The Celtic support could not have done more for their team, truly they couldn’t. They turned up in vast numbers with their hope and their fears and their desperation, too, and made the kind of noise that would have awoken the dead. The teams emerged; a wall of sound. The break-up of the huddle; a crescendo. The kick-off, the first chance, the second, the third, the fourth; GBH of the ear-hole every single time. And the goals? Well, that was a hubbub of a different order.
It was a bearpit out there. It was always likely to be, in fairness. As a team, Shakhter have little subtlety and little interest in those who point out their deficiencies. We might call them agricultural in their play and they don’t care. We might think for an hour to list their assets and not come up with much beyond organised and physical and lucky but through their manager, Viktor Kumykov, they have made it abundantly obviously that our opinions are not worth a damn to them.
They just came thundering out into the Celtic Park night and clattered anything that moved. Lennon had a word with the fourth official about it, gently brandishing an imaginary card as a reminder that his colleague was permitted to show some colour. Only 14 minutes had been played at that point. It was that kind of scrap. That kind of night.
A sheep was not the only thing sacrificed since these two teams hooked-up. Last night, Lennon culled three-quarters of his defence from the first leg. They had their own anxious moments but they did their job and down the other end – where it all had to happen – a job was done, too. Late and dramatic and euphoric and lucrative. Three goals and about sixteen million quid, just for starters. Back-to-back Champions League qualification for Neil Lennon. What a huge feat, this is. A feat achieved without the spine of the team that got them there last year. Stunning and nerve-shredding all at the same time.

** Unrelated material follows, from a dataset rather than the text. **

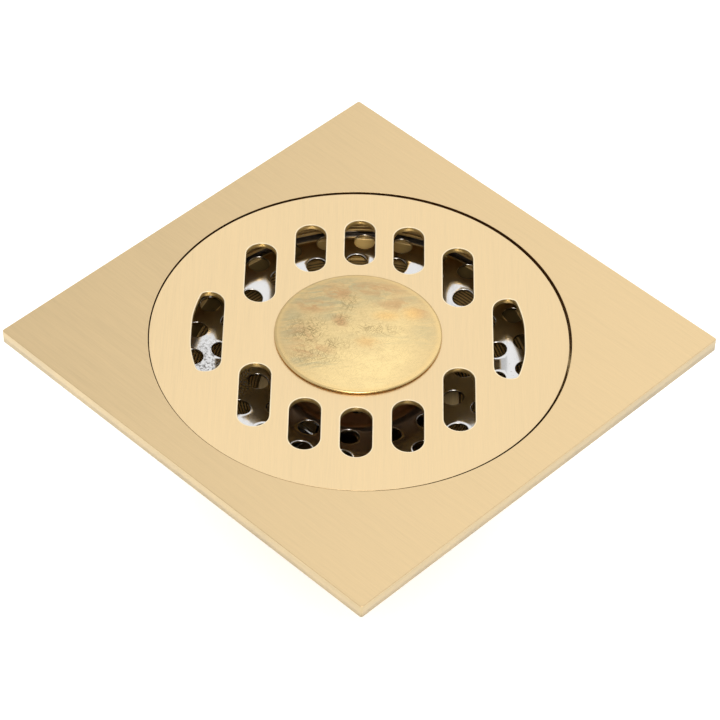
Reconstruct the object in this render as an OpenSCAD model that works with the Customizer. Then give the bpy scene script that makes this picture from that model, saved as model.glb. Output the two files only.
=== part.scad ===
// Square floor drain: face plate, round slotted lid with a hose plug, perforated hair
// strainer, drain bowl with a screwed-in outlet spigot, and a lift-out spring trap core.
// Millimetres. +Z is up. The origin is on the drain's axis, at the spigot's lower end.

/* [Face plate] */
// Length of the square plate's side
plate_side = 100; // [96:1:150]
// Thickness of the plate
plate_t = 3; // [2.5:0.1:4]
// Radius of the plate's corners in plan
plate_corner_r = 0.5; // [0.4:0.1:3]
// Bevel along the plate's top edges
plate_bevel = 0.3; // [0.2:0.05:0.5]

/* [Lid] */
// Radius of the round slotted lid
lid_r = 41.5; // [41:0.1:43]
// Gap all round between a centred lid and the plate
lid_gap = 0.5; // [0.45:0.05:0.7]
// How far the lid sits off the centre of its recess, across the slots
lid_shift = -0.4; // [-0.4:0.1:0.4]
// Thickness of the lid's slotted web
lid_web = 1.2; // [1:0.1:2]
// Direction of the slots, from the X axis towards the Y axis
lid_turn = 44; // [0:1:90]
// Width of a slot
slot_w = 6.2; // [5:0.1:7]
// Distance between neighbouring rows of slots
slot_pitch = 9.95; // [9:0.05:10.5]
// Radius of the circle that the slots' outer ends touch
slots_outer_r = 33.15; // [32:0.05:34]
// Radius of the circle that the slots' inner ends touch
slots_inner_r = 20; // [18:0.1:21]
// Half length of the two slots at the sides
side_slot_half = 11.15; // [10:0.05:12]

/* [Hose plug] */
// Radius of the plug's round cap
plug_r = 16.6; // [16:0.1:17.5]
// Height of the cap's edge above the lid
plug_rise = 0.65; // [0.5:0.05:1.2]
// Extra height of the cap at its crown
plug_crown = 0.25; // [0.1:0.05:0.4]
// Radius of the hose hole under the plug
hose_r = 14.2; // [13.5:0.1:14.5]

/* [Strainer] */
// Radius of the strainer's perforated floor
pan_r = 35.5; // [35:0.1:36]
// Depth of the floor's dish below its flat brim
pan_dish = 2.3; // [0.5:0.1:2.3]
// Radius of a strainer hole
pan_hole_r = 2.1; // [1.5:0.1:2.3]

/* [Bowl and outlet] */
// Outer radius of the bowl's collar
collar_r = 45; // [44:0.1:46]
// Outer radius of the outlet spigot
spigot_r = 21; // [20.5:0.1:21.5]
// Length of the drain below the face plate
body_depth = 44; // [44:1:80]

/* [Trap core] */
// Travel of the valve when it opens
valve_travel = 5; // [3:0.5:5]
// Outer radius of the core's flow tube
tube_r = 16.5; // [15:0.1:17]
// Turns of the valve spring
spring_turns = 6; // [4:1:8]

/* [Hidden] */
$fn = 96;
eps = 0.01;
bed_z = body_depth;
top_z = bed_z + plate_t;

// Heights of the seats, from the lid's ledge down to the spigot
recess_r = lid_r + lid_gap;
ledge_z = bed_z - 1.5;
skirt_t = 2;
lid_chamfer = 0.25;
slot_chamfer = 0.25;

// Strainer: sheet thickness, upturned rim and the well that it drops into
sheet_t = 0.5;
pan_edge_z = bed_z - 2.9;
rim_top_z = bed_z - 1.6;
rim_r = pan_r + sheet_t;
well_r = rim_r + 0.3;
seat_z = pan_edge_z - sheet_t - 0.1;
seat_r = 34.6;
// [radius, number of holes, angle of the first hole from the lid's slot direction]
hole_rings = [[33.2, 27, 89], [27.4, 21, 92], [21, 16, 265.2], [11.8, 8, 90]];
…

When Commons and Samaras scored the dynamic changed. Oh how it changed. Consider the Shakhter mindset before Commons rifled his shot low past Aleksandr Mokin followed soon after the break by Samaras’ tap-in. They’d seen Mikael Lustig miss from a close-range header inside five minutes, they’d watched Stokes take the ball around their goalkeeper after 10 minutes but they cleared his effort off the line. They’d seen Forrest’s shot tipped over and Stokes’ header clawed away, they’d seen Commons’ free-kick pawed clear by Mokin even though the goalkeeper looked like he hadn’t the first clue what he was doing at the time. Commons had put in a beautiful cross at one point but there was nobody there to meet it. Celtic had about five reasonable chances to break the deadlock and hadn’t done it.
Shakhter were in dreamland. Eventually referee Svein Moen of Norway started punishing them and for a short spell he issued yellow cards like he was dishing out snuff at a wake, but Shakhter plodded on regardless. Celtic were huffing and puffing. They were high-energy, high-tempo, high-emotion, but were as low as could be in the goal count and for all the noise and the possession and the chances, goals were the only thing that could save this night from becoming one of the greatest, costliest and most head-wrecking missed opportunities in their history.

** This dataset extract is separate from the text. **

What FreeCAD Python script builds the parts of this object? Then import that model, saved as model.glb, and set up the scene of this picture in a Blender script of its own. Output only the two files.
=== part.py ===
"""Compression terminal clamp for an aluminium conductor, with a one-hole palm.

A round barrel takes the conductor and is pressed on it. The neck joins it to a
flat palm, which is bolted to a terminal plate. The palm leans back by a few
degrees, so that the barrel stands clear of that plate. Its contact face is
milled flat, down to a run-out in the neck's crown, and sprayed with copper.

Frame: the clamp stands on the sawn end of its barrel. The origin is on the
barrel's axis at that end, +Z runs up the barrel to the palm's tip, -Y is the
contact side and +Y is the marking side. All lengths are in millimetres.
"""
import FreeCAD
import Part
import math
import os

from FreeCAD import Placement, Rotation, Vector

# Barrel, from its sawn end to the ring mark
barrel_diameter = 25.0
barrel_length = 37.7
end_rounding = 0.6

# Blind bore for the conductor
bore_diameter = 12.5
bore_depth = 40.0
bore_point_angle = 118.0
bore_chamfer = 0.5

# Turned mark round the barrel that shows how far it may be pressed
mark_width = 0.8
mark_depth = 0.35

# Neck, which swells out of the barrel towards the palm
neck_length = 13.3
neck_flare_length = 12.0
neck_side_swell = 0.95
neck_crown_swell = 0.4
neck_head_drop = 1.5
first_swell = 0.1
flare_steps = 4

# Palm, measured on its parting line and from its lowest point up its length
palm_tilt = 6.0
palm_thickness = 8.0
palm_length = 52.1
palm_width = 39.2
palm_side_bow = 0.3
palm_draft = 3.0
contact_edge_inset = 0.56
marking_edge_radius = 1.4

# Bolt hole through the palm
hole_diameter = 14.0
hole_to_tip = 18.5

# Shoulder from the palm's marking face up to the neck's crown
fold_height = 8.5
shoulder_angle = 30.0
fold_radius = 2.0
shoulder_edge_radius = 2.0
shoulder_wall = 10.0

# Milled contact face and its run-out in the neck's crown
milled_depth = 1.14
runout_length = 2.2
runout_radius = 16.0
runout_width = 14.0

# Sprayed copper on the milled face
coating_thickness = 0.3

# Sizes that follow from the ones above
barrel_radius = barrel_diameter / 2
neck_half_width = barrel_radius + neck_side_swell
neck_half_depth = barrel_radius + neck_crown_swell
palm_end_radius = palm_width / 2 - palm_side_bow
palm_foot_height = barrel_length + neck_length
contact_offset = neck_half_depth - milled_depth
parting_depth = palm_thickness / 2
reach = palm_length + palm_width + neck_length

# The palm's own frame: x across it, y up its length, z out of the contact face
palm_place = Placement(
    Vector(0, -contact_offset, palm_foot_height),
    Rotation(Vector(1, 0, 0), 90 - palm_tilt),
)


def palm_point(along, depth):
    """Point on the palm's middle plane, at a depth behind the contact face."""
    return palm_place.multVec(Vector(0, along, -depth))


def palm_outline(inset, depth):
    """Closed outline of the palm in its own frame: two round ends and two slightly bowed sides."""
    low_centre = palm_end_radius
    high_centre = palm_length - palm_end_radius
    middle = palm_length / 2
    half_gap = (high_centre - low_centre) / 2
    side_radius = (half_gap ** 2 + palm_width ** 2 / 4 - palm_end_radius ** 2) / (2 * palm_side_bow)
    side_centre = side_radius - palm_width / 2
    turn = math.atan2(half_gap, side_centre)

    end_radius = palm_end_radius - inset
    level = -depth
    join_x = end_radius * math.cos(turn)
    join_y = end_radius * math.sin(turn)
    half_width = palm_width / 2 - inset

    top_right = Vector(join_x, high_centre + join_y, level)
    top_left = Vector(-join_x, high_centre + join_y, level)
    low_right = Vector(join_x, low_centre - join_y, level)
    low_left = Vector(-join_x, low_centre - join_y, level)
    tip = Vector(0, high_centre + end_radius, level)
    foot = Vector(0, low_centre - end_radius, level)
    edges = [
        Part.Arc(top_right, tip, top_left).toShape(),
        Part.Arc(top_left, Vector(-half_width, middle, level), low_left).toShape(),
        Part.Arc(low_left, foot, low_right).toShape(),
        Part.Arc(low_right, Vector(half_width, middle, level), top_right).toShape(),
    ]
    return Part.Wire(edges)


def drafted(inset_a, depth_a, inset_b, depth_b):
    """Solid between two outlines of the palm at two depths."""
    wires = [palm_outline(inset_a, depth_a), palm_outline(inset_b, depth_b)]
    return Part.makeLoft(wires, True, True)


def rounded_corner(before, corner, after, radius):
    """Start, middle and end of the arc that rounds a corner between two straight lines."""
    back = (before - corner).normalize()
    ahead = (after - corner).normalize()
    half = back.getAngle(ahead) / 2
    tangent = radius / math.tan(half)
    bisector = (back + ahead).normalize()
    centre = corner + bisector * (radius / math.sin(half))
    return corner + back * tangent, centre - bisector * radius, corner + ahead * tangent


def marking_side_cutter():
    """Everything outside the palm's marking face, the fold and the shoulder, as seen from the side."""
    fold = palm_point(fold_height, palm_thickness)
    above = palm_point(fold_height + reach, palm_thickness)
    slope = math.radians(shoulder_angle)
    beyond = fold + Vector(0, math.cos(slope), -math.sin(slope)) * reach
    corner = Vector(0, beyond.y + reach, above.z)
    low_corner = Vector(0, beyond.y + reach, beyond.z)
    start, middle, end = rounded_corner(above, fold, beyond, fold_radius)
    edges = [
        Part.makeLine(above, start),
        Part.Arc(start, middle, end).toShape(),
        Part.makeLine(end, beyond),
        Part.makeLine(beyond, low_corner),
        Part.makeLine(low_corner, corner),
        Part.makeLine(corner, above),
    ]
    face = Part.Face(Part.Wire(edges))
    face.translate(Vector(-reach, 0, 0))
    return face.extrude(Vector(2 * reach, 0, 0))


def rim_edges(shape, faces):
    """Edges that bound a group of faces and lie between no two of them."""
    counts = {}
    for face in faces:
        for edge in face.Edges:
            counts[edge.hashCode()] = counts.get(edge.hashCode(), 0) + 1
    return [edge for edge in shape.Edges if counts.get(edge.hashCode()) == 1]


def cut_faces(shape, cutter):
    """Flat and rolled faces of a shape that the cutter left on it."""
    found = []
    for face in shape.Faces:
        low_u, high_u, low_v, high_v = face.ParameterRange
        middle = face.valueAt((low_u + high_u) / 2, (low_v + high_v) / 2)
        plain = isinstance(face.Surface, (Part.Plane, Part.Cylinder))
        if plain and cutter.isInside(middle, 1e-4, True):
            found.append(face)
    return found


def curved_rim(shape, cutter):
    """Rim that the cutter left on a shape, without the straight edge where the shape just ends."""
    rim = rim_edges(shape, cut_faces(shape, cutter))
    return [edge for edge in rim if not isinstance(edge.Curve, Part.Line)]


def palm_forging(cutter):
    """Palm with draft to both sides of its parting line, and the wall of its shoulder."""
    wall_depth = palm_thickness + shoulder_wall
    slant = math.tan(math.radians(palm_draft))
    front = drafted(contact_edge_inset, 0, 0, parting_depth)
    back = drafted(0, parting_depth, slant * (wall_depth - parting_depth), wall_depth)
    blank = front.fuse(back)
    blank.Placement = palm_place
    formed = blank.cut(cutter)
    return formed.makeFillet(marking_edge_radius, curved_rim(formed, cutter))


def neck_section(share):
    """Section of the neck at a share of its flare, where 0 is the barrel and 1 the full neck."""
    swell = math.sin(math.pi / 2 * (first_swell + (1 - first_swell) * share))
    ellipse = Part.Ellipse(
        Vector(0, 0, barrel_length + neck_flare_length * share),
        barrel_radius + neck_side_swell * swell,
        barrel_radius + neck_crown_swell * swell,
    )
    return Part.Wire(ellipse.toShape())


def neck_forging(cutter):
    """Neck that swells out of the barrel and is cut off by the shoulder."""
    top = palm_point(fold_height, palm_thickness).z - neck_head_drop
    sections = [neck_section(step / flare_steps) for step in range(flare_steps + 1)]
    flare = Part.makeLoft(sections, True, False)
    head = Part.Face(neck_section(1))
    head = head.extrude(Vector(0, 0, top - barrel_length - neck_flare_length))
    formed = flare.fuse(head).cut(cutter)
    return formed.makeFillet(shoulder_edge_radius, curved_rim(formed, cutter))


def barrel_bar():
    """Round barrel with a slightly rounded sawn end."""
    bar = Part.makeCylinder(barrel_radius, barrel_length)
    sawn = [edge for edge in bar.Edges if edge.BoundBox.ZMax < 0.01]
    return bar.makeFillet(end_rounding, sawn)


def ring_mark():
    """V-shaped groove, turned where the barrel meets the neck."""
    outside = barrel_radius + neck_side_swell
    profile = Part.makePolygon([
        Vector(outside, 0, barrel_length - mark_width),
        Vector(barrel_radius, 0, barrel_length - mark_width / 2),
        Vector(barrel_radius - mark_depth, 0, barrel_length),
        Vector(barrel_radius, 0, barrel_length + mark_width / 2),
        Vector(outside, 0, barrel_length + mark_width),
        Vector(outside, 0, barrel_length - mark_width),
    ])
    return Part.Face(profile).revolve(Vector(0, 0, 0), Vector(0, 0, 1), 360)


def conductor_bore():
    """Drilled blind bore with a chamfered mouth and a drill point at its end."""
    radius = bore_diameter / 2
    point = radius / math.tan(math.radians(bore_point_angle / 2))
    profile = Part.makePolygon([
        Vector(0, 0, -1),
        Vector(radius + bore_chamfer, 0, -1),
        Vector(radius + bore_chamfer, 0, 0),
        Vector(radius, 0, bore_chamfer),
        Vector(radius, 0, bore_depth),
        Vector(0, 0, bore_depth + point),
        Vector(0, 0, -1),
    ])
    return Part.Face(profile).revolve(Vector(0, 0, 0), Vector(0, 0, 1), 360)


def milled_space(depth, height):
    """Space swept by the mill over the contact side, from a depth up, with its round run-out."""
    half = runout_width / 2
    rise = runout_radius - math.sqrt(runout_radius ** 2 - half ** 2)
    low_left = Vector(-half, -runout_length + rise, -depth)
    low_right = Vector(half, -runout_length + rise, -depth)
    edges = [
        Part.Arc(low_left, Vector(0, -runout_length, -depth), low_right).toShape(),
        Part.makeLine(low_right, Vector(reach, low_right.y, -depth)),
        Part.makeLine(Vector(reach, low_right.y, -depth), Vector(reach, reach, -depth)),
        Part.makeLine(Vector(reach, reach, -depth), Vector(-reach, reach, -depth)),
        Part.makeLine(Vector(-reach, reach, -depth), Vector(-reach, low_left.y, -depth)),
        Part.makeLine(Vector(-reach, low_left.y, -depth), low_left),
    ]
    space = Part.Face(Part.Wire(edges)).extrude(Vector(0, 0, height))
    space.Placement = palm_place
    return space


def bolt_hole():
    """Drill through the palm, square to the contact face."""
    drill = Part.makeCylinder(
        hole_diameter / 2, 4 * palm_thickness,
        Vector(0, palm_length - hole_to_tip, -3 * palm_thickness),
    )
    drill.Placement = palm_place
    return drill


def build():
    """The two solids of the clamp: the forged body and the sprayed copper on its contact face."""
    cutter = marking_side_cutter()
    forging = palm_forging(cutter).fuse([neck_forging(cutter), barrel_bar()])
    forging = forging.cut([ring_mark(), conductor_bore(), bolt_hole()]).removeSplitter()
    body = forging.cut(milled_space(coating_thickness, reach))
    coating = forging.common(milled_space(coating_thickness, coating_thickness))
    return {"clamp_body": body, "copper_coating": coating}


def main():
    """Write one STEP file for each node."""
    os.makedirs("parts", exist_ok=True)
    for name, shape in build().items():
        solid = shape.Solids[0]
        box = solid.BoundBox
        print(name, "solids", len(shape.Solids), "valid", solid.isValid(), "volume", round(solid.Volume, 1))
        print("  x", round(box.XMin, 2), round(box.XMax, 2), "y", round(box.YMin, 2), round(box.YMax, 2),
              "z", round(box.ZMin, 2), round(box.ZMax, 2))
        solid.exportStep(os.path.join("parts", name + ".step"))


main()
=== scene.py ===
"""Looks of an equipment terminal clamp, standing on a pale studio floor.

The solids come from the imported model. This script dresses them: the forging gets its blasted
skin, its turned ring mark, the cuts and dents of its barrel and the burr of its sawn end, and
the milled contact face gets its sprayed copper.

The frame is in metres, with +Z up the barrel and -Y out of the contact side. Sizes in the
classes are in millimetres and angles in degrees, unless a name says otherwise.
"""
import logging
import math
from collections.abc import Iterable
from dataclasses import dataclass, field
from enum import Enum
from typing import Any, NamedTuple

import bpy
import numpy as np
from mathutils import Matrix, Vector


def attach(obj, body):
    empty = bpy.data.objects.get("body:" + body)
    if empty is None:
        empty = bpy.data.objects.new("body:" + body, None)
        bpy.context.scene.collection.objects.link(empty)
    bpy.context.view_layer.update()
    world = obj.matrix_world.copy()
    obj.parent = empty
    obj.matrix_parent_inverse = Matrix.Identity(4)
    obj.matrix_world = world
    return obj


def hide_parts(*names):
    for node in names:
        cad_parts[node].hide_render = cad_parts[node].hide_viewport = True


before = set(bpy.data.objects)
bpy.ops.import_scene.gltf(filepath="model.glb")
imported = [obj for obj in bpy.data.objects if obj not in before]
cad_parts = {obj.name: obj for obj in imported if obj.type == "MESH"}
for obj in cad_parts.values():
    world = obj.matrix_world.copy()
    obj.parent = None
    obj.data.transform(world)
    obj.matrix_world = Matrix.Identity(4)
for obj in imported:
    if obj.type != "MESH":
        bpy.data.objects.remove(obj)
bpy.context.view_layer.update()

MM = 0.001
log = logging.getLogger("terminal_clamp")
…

Before the Commons-Samaras double whammy – and again soon after - you got to thinking about the gallows instead of the goals. Sure, there was buckets of time to go but how many times have we seen a team waste chances only to be punished soon after? Happens all the time. You got to thinking about all of Celtic’s chances and their lack of a ruthless goalscorer to bang a few of them in. Gary Hooper’s presence in this team seems a lifetime ago. Because Hooper has gone, because Amido Balde is nowhere close to this level and because Celtic have failed to land any one of their 27 targets up front – or does it just seem like 27? – their chief striker was Stokes, a player Lennon has rarely trusted in big European games, a player who has only ever scored in one European match in his career and that was an awfully long time ago.
Stokes it was, though. And Stokes it was who hit the crossbar from point-blank range 15 minutes into the second half. Had he scored, Celtic would have been 3-0 ahead. Not home-free, but setting sail for home. His miss seemed to give Shakhter the mightiest lift. Within three minutes, his team were given two terrifying reminder of how precarious their reality still was despite what Commons and Samaras had done for them. Adam Matthews had to clear off his own line one minute and in the next, Shakhter hit the Celtic crossbar.
Redemption at the end. Redemption in so many ways. Redemption for Stokes whose brilliant slaloming run created the winner for Forrest. Redemption for last week’s horror-show in Kazakhstan. Redemption for Peter Lawwell who would have been hit square between the eyes with the ire of the supporters had Celtic had not pulled this off. Lawwell is now free to loosen the purse strings and spend the kind of money on the kind of player, or players, that will see his team as a competitive force when they rejoin the elite of European football.
The hilarious irony of the end-game was that Forrest had spent the minutes preceding his winner seemingly asking his manager to take him off. In his moment of triumph, wheeling away to take the acclaim of a stadium that had understandably and brilliantly lost its senses, he suddenly metamorphosed into a boy that you couldn’t have removed with a JCB. Celtic Park on such nights? Honestly, you could not make it up.